At the moment writing new TCE value to the IOMMU table fails with EBUSY
if there is a valid entry already. However PAPR specification allows
the guest to write new TCE value without clearing it first.

This adds a set_and_get() callback to iommu_table_ops which does the same
thing as set() plus it returns replaced TCE(s) so the caller can release
the pages afterwards.

This makes iommu_tce_build() put pages returned by set_and_get().

Since now we depend on permission bits in TCE entries, this preserves
those bits in TCE in iommu_put_tce_user_mode().
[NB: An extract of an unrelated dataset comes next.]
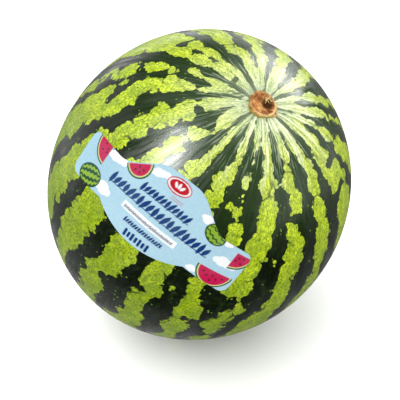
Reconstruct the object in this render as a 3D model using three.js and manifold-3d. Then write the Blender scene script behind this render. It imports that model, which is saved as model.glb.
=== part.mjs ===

This removes use of pool locks as those locks serve for TCE allocations
rathen than IOMMU table access and new set_and_get() callback provides
lockless way of safe pages release.

This disables external IOMMU use (i.e. VFIO) for IOMMUs which do not
implement set_and_get() callback. Therefore the "powernv" platform is
the only supported one.

Signed-off-by: Alexey Kardashevskiy <a...@ozlabs.ru>
---
Changes:
v4:
* this is merge+rework of
        powerpc/powernv: Return non-zero TCE from pnv_tce_build
        powerpc/iommu: Implement put_page() if TCE had non-zero value
        powerpc/iommu: Extend ppc_md.tce_build(_rm) to return old TCE values
---
 arch/powerpc/include/asm/iommu.h     |  6 ++++++
 arch/powerpc/kernel/iommu.c          | 28 +++++++++++++++-------------
 arch/powerpc/platforms/powernv/pci.c | 29 +++++++++++++++++++++++------
 3 files changed, 44 insertions(+), 19 deletions(-)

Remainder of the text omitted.